Woodward v. State

Decision Date08 June 1926
Docket Number6 Div. 898
Citation21 Ala.App. 417,109 So. 119
PartiesWOODWARD v. STATE.
CourtAlabama Court of Appeals

Appeal from Circuit Court, Cullman County; J.E. Horton, Judge.

Milton Woodward was convicted of burglary, and he appeals. Affirmed.

F.E St. John, of Cullman, for appellant.

Harwell G. Davis, Atty. Gen., and Chas. H. Brown, Asst. Atty. Gen for the State.

BRICKEN P.J.

This appellant was jointly indicted, with another, one Emmet Wren for the offense of burglary. A severance was had and the defendant, Milton Woodward was alone placed upon trial and convicted. He was duly sentenced to serve an indeterminate term of imprisonment in the penitentiary of not less than two years nor more than three years. From the judgment of conviction this appeal was taken.

We regard the evidence adduced upon this trial as being sufficient to establish the corpus delicti. Appellant's insistences in this connection cannot be sustained. The indictment charged that he (they, naming them), with intent to steal, broke into and entered the pool room, store warehouse, or other building of G.A. Hickman, in which goods, merchandise, or clothing, things of value, were kept for use, sale, or deposit, etc.

If the building in question was that of G.A. Hickman, as the testimony without conflict tends to show, and if the accused broke into and entered said building with intent to steal, it would be immaterial to whom the goods, etc., therein belonged, or whether a larceny was actually committed or not; the larceny and evidence thereof being admissible, under a charge of this character, only for the purpose of showing the intent. The evidence disclosed that the building alleged to have been burglarized was about 80 feet long and about 30 feet wide. The fact that the articles alleged to have been stolen were stolen from a subdivision of said building, described as a little space therein "screened off," said space having been rented from Hickman by one Hale, cannot avail the defendant, and creates no variance between the allegations in the indictment and the proof offered in support thereof.
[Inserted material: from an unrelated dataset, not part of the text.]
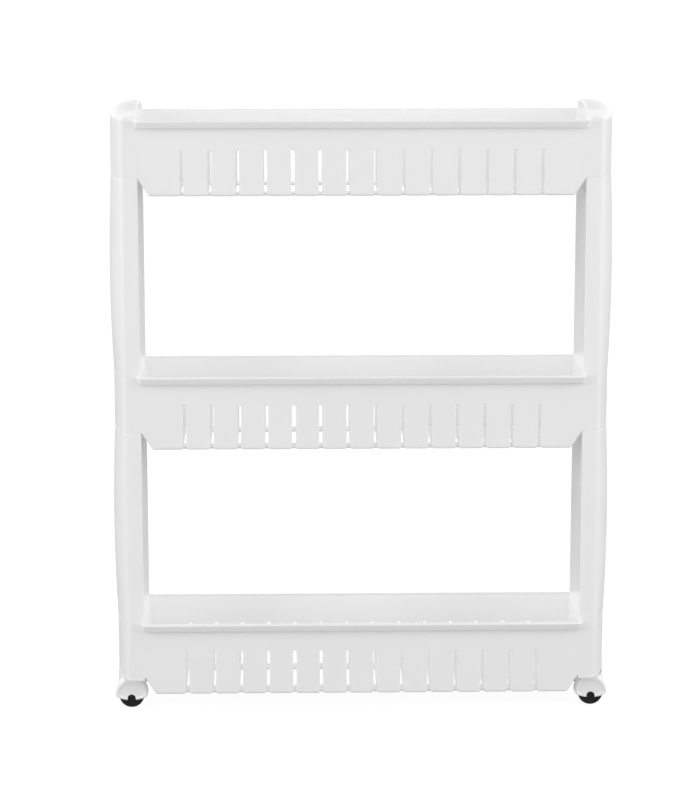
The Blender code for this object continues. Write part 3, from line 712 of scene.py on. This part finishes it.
# ---- materials ----
class Nodes:
    """Short names for building a material's node tree."""

    def __init__(self, name):
        self.material = bpy.data.materials.new(name)
        self.material.use_nodes = True
        self.tree = self.material.node_tree
        self.shader = self.tree.nodes["Principled BSDF"]

    def add(self, kind, **settings):
        node = self.tree.nodes.new(kind)
        for key, value in settings.items():
            setattr(node, key, value)
        return node

    def link(self, source, target):
        self.tree.links.new(source, target)

    def noise(self, vector, scale, detail, roughness=0.5):
        node = self.add("ShaderNodeTexNoise")
        node.inputs["Scale"].default_value = scale
        node.inputs["Detail"].default_value = detail
        node.inputs["Roughness"].default_value = roughness
        self.link(vector, node.inputs["Vector"])
        return node.outputs["Fac"]

    def ranged(self, value, source, target):
        """A value clamped from one (low, high) range to another."""
        node = self.add("ShaderNodeMapRange")
        for socket, number in zip(node.inputs[1:5], source + target):
            socket.default_value = number
        self.link(value, node.inputs[0])
        return node.outputs[0]

    def math(self, operation, first, second):
        node = self.add("ShaderNodeMath", operation=operation)
        for socket, value in zip(node.inputs, (first, second)):
            if isinstance(value, (int, float)):
                socket.default_value = value
            else:
                self.link(value, socket)
        return node.outputs[0]

    def mixed(self, factor, first, second):
        """A colour between two colours."""
        node = self.add("ShaderNodeMix", data_type="RGBA")
        self.link(factor, node.inputs[0])
        for socket, value in ((node.inputs[6], first), (node.inputs[7], second)):
            if isinstance(value, tuple):
                socket.default_value = (*value, 1.0)
            else:
                self.link(value, socket)
        return node.outputs[2]

    def coordinates(self, stretch=(1.0, 1.0, 1.0)):
        """Coordinates of the object, shifted by a different amount for each piece."""
        info = self.add("ShaderNodeObjectInfo")
        shift = self.math("MULTIPLY", info.outputs["Random"], 7.0)
        place = self.add("ShaderNodeTexCoord").outputs["Object"]
        moved = self.add("ShaderNodeVectorMath", operation="ADD")
        self.link(place, moved.inputs[0])
        self.link(shift, moved.inputs[1])
        scaled = self.add("ShaderNodeVectorMath", operation="MULTIPLY")
        scaled.inputs[1].default_value = stretch
        self.link(moved.outputs[0], scaled.inputs[0])
        return scaled.outputs[0]

    def bumped(self, height, distance, strength, under=None):
        node = self.add("ShaderNodeBump")
        node.inputs["Strength"].default_value = strength
        node.inputs["Distance"].default_value = distance
        self.link(height, node.inputs["Height"])
        if under is not None:
            self.link(under, node.inputs["Normal"])
        return node.outputs["Normal"]


def grey(level):
    return (level, level, level)


def moulded_plastic(name, white, roughness):
    """Semi-gloss white polypropylene: faint flow marks, fine mould grain, hairline scuffs, and a
    faint painted glow.
    """
    nodes = Nodes(name)
    place = nodes.coordinates()
    light, dark = grey(white), grey(white - 0.015)
    flow = nodes.noise(place, scale=9.0, detail=4.0)
    specks = nodes.noise(place, scale=420.0, detail=2.0)
    tint = nodes.mixed(nodes.ranged(flow, (0.3, 0.7), (0.0, 1.0)), dark, light)
    speck_tint = nodes.mixed(nodes.ranged(specks, (0.68, 0.8), (0.0, 0.35)), tint, dark)
    nodes.link(speck_tint, nodes.shader.inputs["Base Color"])

    along = nodes.noise(nodes.coordinates(stretch=(6.0, 45.0, 900.0)), scale=1.0, detail=3.0)
    scuffs = nodes.ranged(along, (0.62, 0.72), (0.0, 1.0))
    clouds = nodes.noise(place, scale=26.0, detail=5.0)
    patches = nodes.ranged(clouds, (0.35, 0.65), (roughness - 0.04, roughness + 0.05))
    worn = nodes.math("ADD", patches, nodes.math("MULTIPLY", scuffs, 0.06))
    nodes.link(worn, nodes.shader.inputs["Roughness"])

    ripples = nodes.noise(place, scale=38.0, detail=2.0)
    waves = nodes.bumped(ripples, distance=0.00012, strength=0.35)
    fine = nodes.noise(place, scale=1500.0, detail=2.0)
    grain = nodes.bumped(fine, distance=0.00003, strength=0.5, under=waves)
    marks = nodes.bumped(scuffs, distance=0.00001, strength=0.4, under=grain)
    nodes.link(marks, nodes.shader.inputs["Normal"])
    nodes.shader.inputs["IOR"].default_value = 1.49
    nodes.shader.inputs["Subsurface Weight"].default_value = 0.15
    nodes.shader.inputs["Subsurface Radius"].default_value = (1.0, 1.0, 1.0)
    nodes.shader.inputs["Subsurface Scale"].default_value = 0.003
    # painted glow: the plastic emits a little white light of its own, standing in for light that
    # comes through its thin walls
    nodes.shader.inputs["Emission Color"].default_value = (1.0, 1.0, 1.0, 1.0)
    nodes.shader.inputs["Emission Strength"].default_value = PLASTIC_PAINTED_GLOW
    return nodes.material


def black_plastic(name, roughness):
    """Satin black plastic with fine grain and a little pale dust."""
    nodes = Nodes(name)
    place = nodes.coordinates()
    cloud = nodes.noise(place, scale=180.0, detail=5.0, roughness=0.6)
    dust = nodes.ranged(cloud, (0.55, 0.8), (0.0, 0.5))
    tint = nodes.mixed(dust, (0.004, 0.004, 0.0045), (0.022, 0.0215, 0.021))
    nodes.link(tint, nodes.shader.inputs["Base Color"])
    rubbed = nodes.noise(place, scale=320.0, detail=4.0)
    patches = nodes.ranged(rubbed, (0.3, 0.7), (roughness - 0.06, roughness + 0.10))
    nodes.link(patches, nodes.shader.inputs["Roughness"])
    fine = nodes.noise(place, scale=2600.0, detail=3.0)
    grain = nodes.bumped(fine, distance=0.00004, strength=0.6)
    nodes.link(grain, nodes.shader.inputs["Normal"])
    return nodes.material


def zinc_steel(name):
    """Zinc-plated steel with fine drawn lines and dull patches."""
    nodes = Nodes(name)
    patches = nodes.noise(nodes.coordinates(), scale=350.0, detail=4.0)
    tint = nodes.mixed(patches, (0.52, 0.52, 0.50), (0.68, 0.68, 0.67))
    nodes.link(tint, nodes.shader.inputs["Base Color"])
    dulled = nodes.ranged(patches, (0.3, 0.7), (0.24, 0.42))
    nodes.link(dulled, nodes.shader.inputs["Roughness"])
    lines = nodes.noise(nodes.coordinates(stretch=(9000.0, 300.0, 9000.0)), scale=1.0, detail=2.0)
    drawn = nodes.bumped(lines, distance=0.00001, strength=0.5)
    nodes.link(drawn, nodes.shader.inputs["Normal"])
    nodes.shader.inputs["Metallic"].default_value = 1.0
    return nodes.material


def floor_paint(name):
    """Matt white studio floor with the faintest mottling."""
    nodes = Nodes(name)
    clouds = nodes.noise(nodes.coordinates(), scale=3.0, detail=3.0)
    tint = nodes.mixed(clouds, grey(0.21), grey(0.23))
    nodes.link(tint, nodes.shader.inputs["Base Color"])
    nodes.shader.inputs["Roughness"].default_value = 0.9
    nodes.shader.inputs["Specular IOR Level"].default_value = 0.1
    nodes.shader.inputs["Emission Color"].default_value = (1.0, 1.0, 1.0, 1.0)
    nodes.shader.inputs["Emission Strength"].default_value = FLOOR_GLOW
    return nodes.material


TRAY_PLASTIC = moulded_plastic("tray_plastic_white", white=0.88, roughness=0.34)
PANEL_PLASTIC = moulded_plastic("panel_plastic_white", white=0.90, roughness=0.32)
HOOD_PLASTIC = moulded_plastic("hood_plastic_white", white=0.92, roughness=0.38)
WHEEL_PLASTIC = black_plastic("wheel_plastic_black", roughness=0.46)
CLIP_PLASTIC = black_plastic("clip_plastic_black", roughness=0.40)
PIN_STEEL = zinc_steel("pin_steel_zinc")


# ---- putting pieces in place ----
def place_piece(name, mesh, material, node, body="root", at=(0.0, 0.0, 0.0),
                turned_round=False):
    """Add a piece that stands for a CAD node, smooth but for its sharp edges."""
    piece = bpy.data.objects.new(name, mesh)
    bpy.context.scene.collection.objects.link(piece)
    if not mesh.materials:
        mesh.shade_smooth()
        mesh.set_sharp_from_angle(angle=math.radians(50.0))
        mesh.materials.append(material)
    piece.location = at
    piece.rotation_euler = (0.0, 0.0, math.pi if turned_round else 0.0)
    weighting = piece.modifiers.new("even_shading", "WEIGHTED_NORMAL")
    weighting.keep_sharp = True
    weighting.weight = 80
    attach(piece, body)
    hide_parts(node)
    return piece


def build_cart():
    tray = make_tray_mesh()
    for tier in TIERS:
        place_piece("moulded_tray_" + tier, tray, TRAY_PLASTIC, "tray_" + tier,
                    at=(0.0, 0.0, RIMS[tier]))
    upright, cap, foot = make_upright_mesh(), make_cap_mesh(), make_foot_mesh()
    for end in ("left", "right"):
        left = end == "left"
        for tier, below in (("lower", "bottom"), ("upper", "middle")):
            place_piece(f"moulded_upright_{tier}_{end}", upright, PANEL_PLASTIC,
                        f"upright_{tier}_{end}", at=(0.0, 0.0, RIMS[below] + SEAM),
                        turned_round=left)
        place_piece("moulded_cap_" + end, cap, PANEL_PLASTIC, "end_cap_" + end,
                    at=(0.0, 0.0, RIMS["top"]), turned_round=left)
        place_piece("moulded_foot_" + end, foot, PANEL_PLASTIC, "foot_" + end,
                    turned_round=left)
    hood, wheel, axle = make_hood_mesh(), make_wheel_mesh(), make_axle_mesh()
    stem, clip = make_stem_mesh(), make_clip_mesh()
    for depth in ("front", "back"):
        for end in ("left", "right"):
            tag = f"{depth}_{end}"
            x, y, z = AXLE[f"wheel_{tag}_spin"]
            place_piece("hood_" + tag, hood, HOOD_PLASTIC, "caster_hood_" + tag,
                        at=(x, y, 0.0), turned_round=depth == "back")
            place_piece("turned_wheel_" + tag, wheel, WHEEL_PLASTIC,
                        "wheel_" + tag, body="wheel_" + tag, at=(x, y, z))
            place_piece("pin_" + tag, axle, PIN_STEEL, "axle_" + tag, at=(x, y, z))
            place_piece("stem_" + tag, stem, PIN_STEEL, "caster_stem_" + tag,
                        at=(x, y, 0.0))
            for where in ("outer", "inner"):
                faces_back = (depth == "back") == (where == "outer")
                place_piece(f"clip_{where}_{tag}", clip, CLIP_PLASTIC,
                            f"axle_clip_{where}_{tag}", at=(x, y, 0.0), turned_round=faces_back)


# ---- studio ----
def build_floor():
    """A wide pale floor, round so that no edge shows from any side.

    It catches shadows but doesn't light the cart: the world's dim lower half does that.
    """
    work = bmesh.new()
    bmesh.ops.create_circle(work, cap_ends=True, segments=FLOOR_STEPS, radius=FLOOR_RADIUS)
    floor = bpy.data.objects.new("studio_floor", finished("studio_floor", work))
    bpy.context.scene.collection.objects.link(floor)
    floor.data.materials.append(floor_paint("studio_floor_paint"))
    floor.visible_diffuse = False
    floor.visible_glossy = False
    floor.visible_shadow = False


def build_world():
    """White light all round, brightest at the horizon, weaker above and weakest below."""
    world = bpy.data.worlds.new("studio")
    bpy.context.scene.world = world
    world.use_nodes = True
    nodes, links = world.node_tree.nodes, world.node_tree.links
    direction = nodes.new("ShaderNodeTexCoord")
    split = nodes.new("ShaderNodeSeparateXYZ")
    ramp = nodes.new("ShaderNodeValToRGB")
    links.new(direction.outputs["Generated"], split.inputs[0])
    links.new(split.outputs["Z"], ramp.inputs[0])
    points = ramp.color_ramp.elements
    for position, _ in WORLD_STOPS[1:-1]:
        points.new(position)
    for point, (position, level) in zip(points, WORLD_STOPS):
        point.position = position
        point.color = (*grey(level), 1.0)
    below = nodes.new("ShaderNodeMapRange")
    strengths = (WORLD_BELOW / WORLD_HORIZON, 1.0)
    for socket, number in zip(below.inputs[1:5], WORLD_FADE + strengths):
        socket.default_value = number
    links.new(split.outputs["Z"], below.inputs[0])
    links.new(below.outputs[0], nodes["Background"].inputs["Strength"])
    links.new(ramp.outputs["Color"], nodes["Background"].inputs["Color"])


def add_softbox(name, place, size, power):
    """A large rectangular light that faces the middle of the cart."""
    light = bpy.data.lights.new(name, "AREA")
    light.shape = "RECTANGLE"
    light.size, light.size_y = size
    light.energy = power
    lamp = bpy.data.objects.new(name, light)
    bpy.context.scene.collection.objects.link(lamp)
    lamp.location = place
    aim = LIGHT_TARGET - lamp.location
    lamp.rotation_euler = aim.to_track_quat("-Z", "Y").to_euler()
    lamp.visible_camera = False


def build_studio():
    build_floor()
    build_world()
    x, y, z = SIDE_LIGHT_PLACE
    add_softbox("front", FRONT_LIGHT_PLACE, FRONT_LIGHT_SIZE, FRONT_LIGHT_POWER)
    add_softbox("left_side", (-x, y, z), SIDE_LIGHT_SIZE, SIDE_LIGHT_POWER)
    add_softbox("right_side", (x, y, z), SIDE_LIGHT_SIZE, SIDE_LIGHT_POWER)
    bpy.context.scene.view_settings.view_transform = "Standard"


def build_camera():
    data = bpy.data.cameras.new("camera")
    data.lens = CAMERA_LENS
    data.sensor_width = CAMERA_SENSOR
    data.shift_y = CAMERA_SHIFT_Y
    camera = bpy.data.objects.new("camera", data)
    bpy.context.scene.collection.objects.link(camera)
    camera.location = CAMERA_PLACE
    camera.rotation_euler = (QUARTER - CAMERA_PITCH, 0.0, CAMERA_YAW)
    bpy.context.scene.camera = camera


build_cart()
build_studio()
build_camera()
It appears from the record that this case had been formerly tried in the circuit court of Cullman county, and that said former trial resulted in a disagreement of the jury and a mistrial was entered. Upon the first trial the codefendant Emmet Wren volunteered to testify and did so testify upon said trial. This he had a right to do, and, having so elected, his testimony upon said trial was competent and legal evidence. Upon this, the second trial, said Wren was offered as a witness for the state, and he testified upon this trial. "My name is Emmet Wren. I testified on the former trial of this case, before a jury." Upon being further interrogated by the state as to the facts and circumstances touching or relating to the alleged burglary, he was advised by the court that "he could refuse to answer the questions if he did not want to." He availed himself of this right, and thereafter, in response to the numerous questions propounded to him by the solicitor, stated: "I refuse to answer the question." On this trial he gave no testimony other than as stated above. Thereupon the state called as witnesses J.H. Nix, Ira Childs, and W.T. Willoughby, each of whom testified they were present at the former trial of this case and heard Emmet Wren testify as a witness in this same case, and that said Wren on that occasion was examined by the state's counsel and cross-examined by defendant's counsel. Whereupon each of these witnesses, in the order named, was asked to tell the jury what Emmet Wren swore upon the former trial of this case. The defendant in each instance interposed objection, and, as grounds of objection stated, "that the witness, Emmet Wren, is not out of the state, and not beyond the jurisdiction of the court, and because no proper predicate has been laid for the purpose of proving his testimony on the former trial, and because it calls for illegal, irrelevant, and immaterial testimony, because the defendant is entitled to be confronted by the witness against him, and because it is a violation of the constitutional rights, and because it calls for hearsay testimony, because there is better evidence of what the witness testified to on the former trial, because it is in the nature of a confession and the corpus delicti has not been proven, and because you cannot prove the corpus delicti by the confession of the defendant or his accomplice."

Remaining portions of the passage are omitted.